Posted on 17 January 2017 by Mrs Taylor

Following the Leeds North East KS2 Cross Country competition, congratulations to Grace, finishing in 6th position, who has qualified to take part in the Leeds KS2 Cross Country final in March.

Good luck in the final!

Moortown International(!) Primary School #2

Posted on 16 January 2017 by Mr Roundtree

So… in this school year, we’ve had great feedback and thanks from Canada and, very recently, from Thailand. You don’t have to have a child attend Moortown to benefit from the learning resources in our Learn More section!

And now… Somerset! OK – maybe not international, but great feedback all the same:

I lead literacy at [a school in] Somerset. I have looked at the documents on your website and would love to have a chat with someone who coordinates writing assessments in your school.
The ARE expectations documents for parents you produced are brilliant. I would be interested to know how you came up with the exemplification for each year group and whether you use those same documents to assess writing.

Please would you be able to put me in touch with your literacy lead teacher or the head teacher for a quick chat? This would be extremely helpful when setting up new systems for our school.

The ‘ARE expectations document’ refers to the age-related expectations we created for each year group in Reading, Writing, Maths and Science and the Foundation Subjects, all to be found on the Expectations page. We created these by taking National Curriculum, which sets out what teachers need to teach and what children are expected to learn, expectations and breaking them down into more manageable year groups. They expectations can be a really useful basis to know how you might support your child at home.

Lib Fest

Posted on 16 January 2017 by Mr Roundtree

Leeds libraries are stamping out the shhh during February!

Library Fest returns for 2017! From 04 to 19 February, there’ll be another varied programme of exciting events, displays and activities across the city, drawing attention to the variety of services that are unique to libraries. Events will include crafts, performances, author events, talks and opportunities to see some treasures from our special collections.

Whatever you’re into, Leeds Libraries have something for you!
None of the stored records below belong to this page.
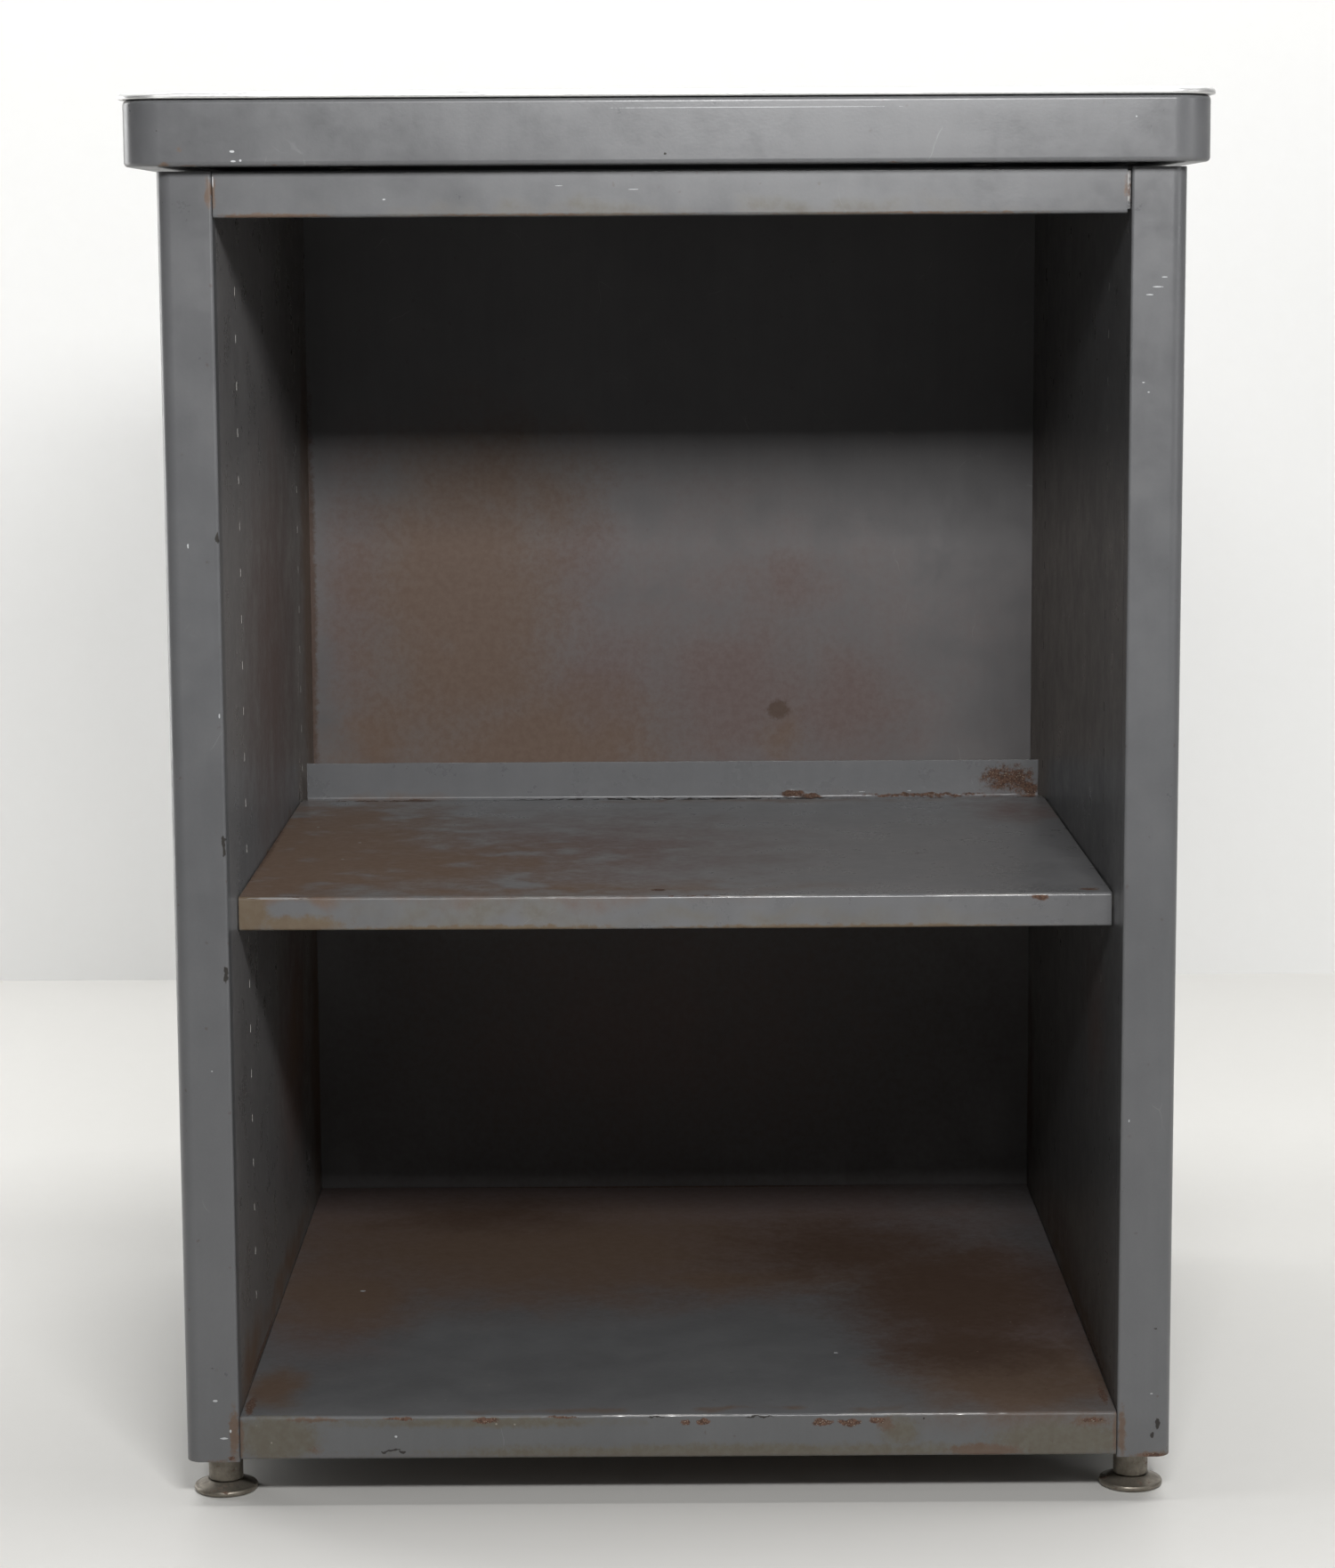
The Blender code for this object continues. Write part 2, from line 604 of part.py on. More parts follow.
def build_top_fixings():
    """Screws and spacers that hold the top down to the body."""
    z0, z1 = Z_BODY_TOP + GAP, Z_APRON_BOT - GAP
    z_head = Z_BODY_TOP - SKIN_T - GAP               # upper face of the screw head
    # (radius, z)
    spacer = [(SCREW_HOLE_R, z0), (8.0, z0), (8.0, z1), (SCREW_HOLE_R, z1)]
    screw = [
        (0.0, z_head - 2.6), (2.6, z_head - 2.5), (4.0, z_head - 1.7), (4.6, z_head - 0.4),
        (4.6, z_head), (2.4, z_head), (2.4, Z_APRON_BOT + 5.0), (1.6, Z_APRON_BOT + 6.5),
        (0.0, Z_APRON_BOT + 6.8),
    ]
    for place, (x, y) in TOP_SCREWS.items():
        turned_piece("top_spacer_" + place, "raw_steel", spacer, x, y, 16, closed=True)
        turned_piece("top_screw_" + place, "plated_steel", screw, x, y, 16)


# ---------------------------------------------------------- levelling glides
# (radius, z) of the threaded stem, with a blind bore below for the foot's pin
STEM_PROFILE = [
    (0.0, 14.0), (4.2, 14.0), (4.2, 6.6), (STEM_R - 0.4, 6.6), (STEM_R, 7.2),
    (STEM_R, 57.0), (STEM_R - 1.2, 58.2), (0.0, 58.2),
]
# (radius, z) of the domed foot, with a short pin that turns in the stem
FOOT_PROFILE = [
    (0.0, 0.0), (15.2, 0.0), (16.7, 0.5), (DISC_R, 1.5), (DISC_R, 2.5), (16.2, 3.5),
    (13.0, 4.7), (9.8, 6.2), (3.8, 6.25), (3.8, 13.4), (0.0, 13.4),
]
# (radius, z) of the nut on the plate
NUT_PROFILE = [
    (GLIDE_HOLE_R, PLATE_Z1 + GAP), (NUT_HALF_FLATS, PLATE_Z1 + GAP),
    (NUT_HALF_FLATS, Z_NUT_TOP), (GLIDE_HOLE_R, Z_NUT_TOP),
]


def nut_radius(angle, radius):
    """Six flats outside, round bore inside."""
    if radius < NUT_HALF_FLATS:
        return radius
    return radius / math.cos((angle + math.pi / 6) % (math.pi / 3) - math.pi / 6)


def build_glide(place, sign, y, plate_ys):
    x = sign * GLIDE_X
    plate = box_piece("glide_plate_" + place, "raw_steel",
                      (sign * PLATE_INNER_X, sign * SKIN_INNER_X),
                      plate_ys, (PLATE_Z0, PLATE_Z1))
    drill(plate, "plate_hole_" + place, [(x, y)], GLIDE_HOLE_R,
          PLATE_Z0 - 3.0, PLATE_Z1 + 3.0, 24)
    turned_piece("glide_nut_" + place, "raw_steel", NUT_PROFILE, x, y, 24,
                 closed=True, shape=nut_radius)
    turned_piece("glide_stem_" + place, "glide_steel", STEM_PROFILE, x, y, 20,
                 origin=(x, y, 0.0))
    turned_piece("glide_foot_" + place, "glide_steel", FOOT_PROFILE, x, y, 24,
                 origin=(x, y, 0.0))


def build_glides():
    for row, y, plate_ys in GLIDE_ROWS:
        for side, sign in SIDES:
            build_glide(f"{row}_{side}", sign, y, plate_ys)


clear_scene()
build_side_panels()
build_inner_walls()
build_back_panels()
build_front_rail()
build_rail_angles()
build_rear_rails()
build_side_channels()
build_bottom_shelf()
build_stiffeners()
build_adjustable_shelf()
build_shelf_clips()
build_top_pan()
build_top_covering()
build_top_fixings()
build_glides()
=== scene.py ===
"""Looks of an open steel shelf cabinet: folded sheets in worn, rusted enamel, turned
glides and a linoleum top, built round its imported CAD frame.

Pieces are drawn in body millimetres: x to the right from the middle of the body,
y backwards from its front, z up.  They are scaled to metres when they are made."""
import math

import bmesh
import bpy
from mathutils import Matrix, Vector, noise


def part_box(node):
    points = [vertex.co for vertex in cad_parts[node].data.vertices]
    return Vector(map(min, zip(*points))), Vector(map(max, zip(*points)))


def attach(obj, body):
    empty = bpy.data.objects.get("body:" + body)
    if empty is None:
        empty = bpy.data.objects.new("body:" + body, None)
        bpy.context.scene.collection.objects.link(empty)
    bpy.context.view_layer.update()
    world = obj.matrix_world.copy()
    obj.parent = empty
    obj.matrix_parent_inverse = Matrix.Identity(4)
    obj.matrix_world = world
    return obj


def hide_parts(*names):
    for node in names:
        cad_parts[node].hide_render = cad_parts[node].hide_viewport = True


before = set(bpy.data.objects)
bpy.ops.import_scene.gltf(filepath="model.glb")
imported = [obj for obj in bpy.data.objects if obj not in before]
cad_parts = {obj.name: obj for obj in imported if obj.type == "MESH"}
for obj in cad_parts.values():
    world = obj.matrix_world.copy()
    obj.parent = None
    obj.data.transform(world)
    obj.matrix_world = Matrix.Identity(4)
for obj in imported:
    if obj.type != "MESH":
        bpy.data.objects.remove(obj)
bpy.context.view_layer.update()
MM = 0.001

# ------------------------------------------------------------ sizes from the CAD
LEFT_LOW, LEFT_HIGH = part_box("left_side_panel")
RIGHT_LOW, RIGHT_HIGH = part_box("right_side_panel")
BODY_X = (LEFT_LOW.x + RIGHT_HIGH.x) / 2 * 1000      # world x of the body's middle
BODY_Y = LEFT_LOW.y * 1000                           # world y of the body's front
HALF_WIDTH = (RIGHT_HIGH.x - LEFT_LOW.x) / 2 * 1000
DEPTH = (LEFT_HIGH.y - LEFT_LOW.y) * 1000
SIDE_Z0 = LEFT_LOW.z * 1000
SIDE_Z1 = LEFT_HIGH.z * 1000


def cad_box(node):
    """A node's box in body millimetres: x0, x1, y0, y1, z0, z1."""
    low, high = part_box(node)
    return (low.x * 1000 - BODY_X, high.x * 1000 - BODY_X,
            low.y * 1000 - BODY_Y, high.y * 1000 - BODY_Y,
            low.z * 1000, high.z * 1000)


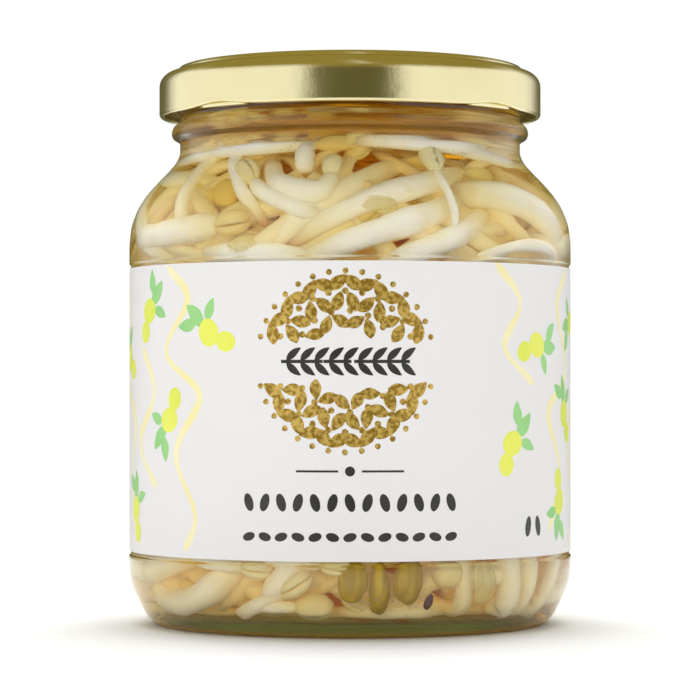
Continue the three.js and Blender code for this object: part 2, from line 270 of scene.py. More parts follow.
def glass_material():
    """Clear glass, faintly green in its depth, that bends light less where brine lies against it.

    Shadow rays pass straight through all but its underside, so that lamps light what is inside. The base is
    part covered with a stippled green that glows faintly and whose darkness is painted shade, its foot has a
    brown line of painted shade, and the lower half of the bead has amber streaks of painted light, standing
    in for brine seen through it, that show most where it is seen face on.
    """
    p = paint("clear glass")
    wet = p.node("SeparateXYZ", {}, {0: p.node("UVMap", {"uv_map": "along"})})
    here = p.node("SeparateXYZ", {}, {0: p.place()})
    x, y, height = (Value(p, here.socket.node.outputs[k]) for k in range(3))
    ripple = p.noise(28.0, 1.0) + 0.25 * p.noise(90.0, 1.0)
    ripple = ripple + 9.0 * p.noise(650.0, 1.0, p.place((0.06, 0.06, 1))) * p.between(height, 0.081, 0.087)
    notch = p.math("SINE", p.math("ARCTAN2", x, y) * 190.0) * p.between(height, 0.0004, 0.001)
    ripple = ripple + 0.2 * notch * (1 - p.between(height, 0.0012, 0.002))
    normal = p.bump(ripple, 0.00022, 0.35)
    blur = 0.16 * p.between(height, 0.084, 0.0865) * (1 - p.between(height, 0.0965, 0.0975))
    dry = p.node("BsdfGlass", {}, {"IOR": GLASS_INDEX, "Roughness": blur, "Normal": normal})
    soaked = p.node("BsdfGlass", {}, {"IOR": GLASS_INDEX / BRINE_INDEX, "Roughness": blur, "Normal": normal})
    clear = p.node("MixShader", {}, {0: p.math("GREATER_THAN", wet, 0.5), 1: dry, 2: soaked})
    shadow = p.node("LightPath", out=1)
    through = p.node("BsdfTransparent", {}, {"Color": (0.98, 0.985, 0.975, 1)})
    radius = p.node("VectorMath", {"operation": "LENGTH"}, {0: p.place((1, 1, 0))}, out=1)
    under = (1 - p.between(height, 0.0013, 0.0016)) * (1 - p.between(radius, 0.0346, 0.0352))
    surface = p.node("MixShader", {}, {0: shadow * (1 - under), 1: clear, 2: through})
    # Painted shade and glow: a stippled coat over part of the underside, green in the middle and dark brown
    # towards the edge, glowing faintly. Its darkness stands in for the shaded floor seen through the base.
    base = p.mix(p.between(radius, 0.022, 0.028), (0.35, 0.44, 0.12, 1), (0.16, 0.14, 0.035, 1))
    stipple_and_painted_shade = p.plastic({"Base Color": base, "Roughness": 0.7,
                         "Emission Color": base, "Emission Strength": 0.12})
    cover = under * (1 - shadow) * (0.5 + 0.45 * p.noise(90.0, 2.0, p.place((0.3, 0.3, 1))))
    surface = p.node("MixShader", {}, {0: cover, 1: surface, 2: stipple_and_painted_shade})
    # Painted shade: a brown line round the bottom edge of the foot, where the glass looks dark.
    painted_foot_shade = p.node("BsdfDiffuse", {}, {"Color": (0.34, 0.19, 0.035, 1)})
    line = (1 - p.between(height, 0.0006, 0.0012)) * p.between(radius, 0.0342, 0.0347) * (1 - shadow)
    surface = p.node("MixShader", {}, {0: 0.7 * line, 1: surface, 2: painted_foot_shade})
    # Painted light: amber streaks on the lower half of the bead, strongest where it faces the viewer,
    # standing in for the dark amber that light through the bead shows of the brine.
    streak = 0.35 + 0.65 * p.between(p.noise(60.0, 2.0, p.place((0.15, 0.15, 5))), 0.35, 0.6)
    ring = p.between(height, 0.0859, 0.0866) * (1 - p.between(height, 0.0880, 0.0892)) * (1 - shadow)
    face_on = 1 - p.node("LayerWeight", {}, {"Blend": 0.5}, out=1)
    amber = p.node("BsdfDiffuse", {}, {"Color": (0.42, 0.20, 0.025, 1)})
    surface = p.node("MixShader", {}, {0: 0.55 * streak * ring * face_on, 1: surface, 2: amber})
    green = p.node("VolumeAbsorption", {}, {"Color": (0.48, 0.70, 0.30, 1), "Density": 15.0})
    return p.done(surface, green)


def thread_ridges(turn, z):
    """Four ridges round the neck that climb with the turn and fade at their ends."""
    low = LUG_TOP + 0.6
    change = 0 * (turn + z)
    for start in LUG_TURNS:
        angle = (np.degrees(turn) - start + 180) % 360 - 180
        fade = ease((angle + LUG_HALF + 3) / 3) * ease((53 - angle) / 3)
        up = z - low - THREAD_RISE * angle / LID_TURN
        change = change + 1.6 * fade * ease(up / 0.4) * ease((1.6 - up) / 0.7)
    return change


NECK_STEPS = 70


def jar_glass():
    """The outer and the inner line, smoothed, turned about the axis as one closed wall.

    Only the outside, up to the top of the neck, takes the thread ridges.
    """
    outer, inner = smooth_line(OUTER_GLASS), smooth_line(INNER_GLASS)
    neck = np.stack([np.full(NECK_STEPS, NECK_R), np.linspace(91.0, 97.6, NECK_STEPS)], -1)
    below, above = outer[outer[:, 1] < 90.85], outer[outer[:, 1] > 97.7]
    rim = smooth_line([outer[-1], (28.2, 98.65), INNER_GLASS[0]], 4)
    line = np.vstack([below, neck, above[:-1], rim[:-1], inner])
    threaded = np.arange(len(line) - 2)[:, None] < len(below) + NECK_STEPS
    points, faces = turned(line, radius_change=lambda turn, z: threaded * thread_ridges(turn, z))
    inside = np.append(np.arange(len(line) - 2) > len(line) - 2 - len(inner), [False, True])
    row = np.append(np.arange((len(line) - 2) * AROUND) // AROUND, [len(line) - 2, len(line) - 1])
    wet = inside[row] & (points[:, 2] < FILL_Z)
    piece = mesh_piece("jar_glass", points, faces, np.stack([wet, wet], -1))
    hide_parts("glass_jar")
    return dress(piece, "glass_jar", "jar", glass_material())


# ---- brine --------------------------------------------------------------------------------
def brine_material():
    """Amber in its depth. Only its top surface bends light: the glass bends it at the sides."""
    p = paint("brine")
    height = p.node("SeparateXYZ", {}, {0: p.place()}, out=2)
    top = p.math("GREATER_THAN", height, (FILL_Z - 0.02) * MM)
    seen = p.math("MULTIPLY", top, 1 - p.node("LightPath", out=1))
    water = p.node("BsdfGlass", {}, {"IOR": BRINE_INDEX, "Roughness": 0.0})
    through = p.node("BsdfTransparent", {}, {"Color": (1, 1, 1, 1)})
    surface = p.node("MixShader", {}, {0: seen, 1: through, 2: water})
    amber = p.node("VolumeAbsorption", {}, {"Color": (0.95, 0.82, 0.29, 1), "Density": 110.0})
    return p.done(surface, amber)


BRINE_GAP = 0.03  # between the brine and the glass


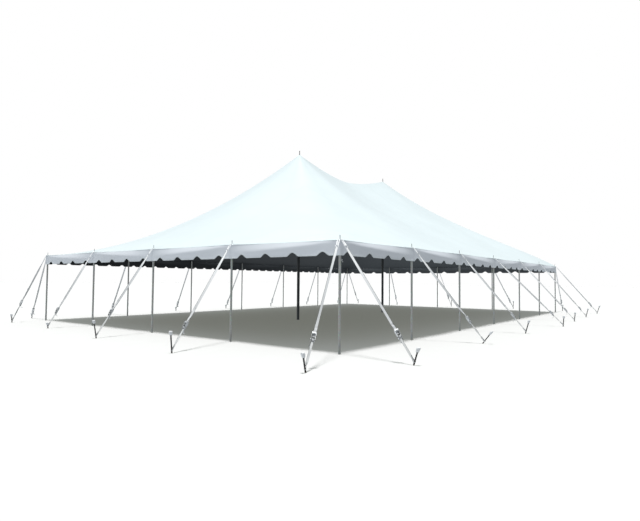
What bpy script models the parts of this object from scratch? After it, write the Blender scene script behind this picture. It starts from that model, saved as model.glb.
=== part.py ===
"""Event tent: a white pole tent six bays long and four bays wide, with two peaks, guys and stakes.

Metres, +Z up. The origin is on the ground under the middle of the whole outline, guys included, +X runs
along the long side, and the front is the long side at -Y. The left end is at -X. The front guys reach
further than the back ones, so the middle of the tent stands PLAN_Y behind the origin.
"""

import math

import bmesh
import bpy
from mathutils import Matrix, Vector
from mathutils.bvhtree import BVHTree

# Plan
BAY = 3.048
LONG_BAYS = 6
SHORT_BAYS = 4
HALF_X = BAY * LONG_BAYS / 2
HALF_Y = BAY * SHORT_BAYS / 2
PEAK_X = BAY
PLAN_Y = 0.265
STEPS_PER_BAY = 4

# Heights of the tent top
EAVE_Z = 2.240
CORNER_DROP = 0.020
PEAK_Z = 6.075
RIDGE_SAG = 0.526
RIDGE_POWER = 1.96
EAVE_DIP = 0.015
DIP_REACH = 0.60

# Slope curves: the share of the height that is left at the distance s from the peak, 0 to 1, is
# steep * (1 - s) ** 4 + (1 - steep) * (1 - s) ** power
MIDDLE_SLOPE = (0.11, 1.175)
LEFT_HIP = (0.00, 1.850)
RIGHT_HIP = (0.205, 0.966)
HIP_SOFTNESS = 1.35
RING_SHARES = (0.0, 0.06, 0.14, 0.25, 0.38, 0.54, 0.72, 0.89)

# Fabric
EDGE = 0.045
HEM_BAND = 0.090
TOP_THICKNESS = 0.010
VALANCE_THICKNESS = 0.008
VALANCE_HEIGHT = 0.332
GAP = 0.0003

# Notches in the valance's lower edge: how many to a bay, and the width and height of each
NOTCHES = (4, 0.32, 0.080)
BACK_NOTCHES = (6, 0.21, 0.055)

# Poles
SIDE_POLE_R = 0.0255
SIDE_PIN_R = 0.008
SIDE_PIN_TOP = 0.092
SIDE_HOLE_R = 0.011
CENTRE_POLE_R = 0.051
CENTRE_PIN_R = 0.0125
CENTRE_PIN_TOP = 0.145
CENTRE_HOLE_R = 0.016

# Guys, one row each: how far the foot stands from its pole along the side, towards +X or +Y, and outwards,
# then the share of the guy's length where the ratchet sits, and the stake's outward lean in degrees and its
# height. The front and back go from left to right, the left and right ends from front to back, and each list
# starts and ends at a corner.
FRONT_GUYS = (
    (-0.23, 1.69, 0.800, 17.0, 0.310),
    (0.51, 1.55, 0.785, 37.0, 0.297),
    (0.55, 1.68, 0.805, 15.5, 0.376),
    (0.65, 2.02, 0.835, 4.4, 0.348),
    (0.29, 1.87, 0.840, 5.7, 0.340),
    (0.13, 1.79, 0.865, 13.1, 0.368),
    (0.19, 1.75, 0.830, 17.7, 0.388),
)
BACK_GUYS = (
    (0.12, 1.35, 0.900, 8.0, 0.190),
    (0.18, 1.49, 0.870, 8.0, 0.190),
    (0.23, 1.36, 0.870, 8.0, 0.190),
    (0.21, 1.35, 0.870, 8.0, 0.190),
    (0.40, 1.26, 0.870, 8.0, 0.190),
    (0.47, 1.19, 0.870, 8.0, 0.190),
    (0.54, 1.09, 0.870, 8.0, 0.190),
)
LEFT_GUYS = (
    (-0.72, 1.93, 0.800, 13.6, 0.320),
    (-0.50, 1.97, 0.800, 5.0, 0.430),
    (-0.14, 1.62, 0.755, 9.7, 0.437),
    (0.15, 1.23, 0.800, 10.0, 0.170),
    (-0.13, 1.10, 0.740, 6.5, 0.280),
)
RIGHT_GUYS = (
    (-0.01, 1.55, 0.800, 13.6, 0.320),
    (-0.50, 1.97, 0.800, 5.0, 0.430),
    (-0.14, 1.62, 0.755, 9.7, 0.437),
    (0.15, 1.23, 0.800, 10.0, 0.170),
    (-0.13, 1.10, 0.740, 6.5, 0.280),
)
TAB_LENGTH = 0.105
TAB_WIDTH = 0.046
RING_R = 0.030
RING_WIRE_R = 0.005
STRAP_WIDTH = 0.050
STRAP_THICKNESS = 0.006
LOWER_WIDTH = 0.040
BUCKLE_LENGTH = 0.195
BUCKLE_WIDTH = 0.073
BUCKLE_DEPTH = 0.034
SPOOL_R = 0.020
SPOOL_LENGTH = 0.088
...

Moortown International(!) Primary School

Posted on 14 January 2017 by Mr Roundtree

You may know that our website is used in Canada (news article, Saturday, November 05, 2016).

Now, we’ve had an email to thank us all the way from Thailand!

Please forward my thanks to the author of your pdf document “Phonics and Graphemes”. I am using parts of it to teach ESL Phonetics here at Ubon Ratchathani Rajabhat University. It is concise, valuable and sincerely appreciated.

I of course give credit to your fine school in its dissemination.

Again, thank you.

The document in question is a guide to phonics and graphemes, or the sounds and letters that help us to read and write.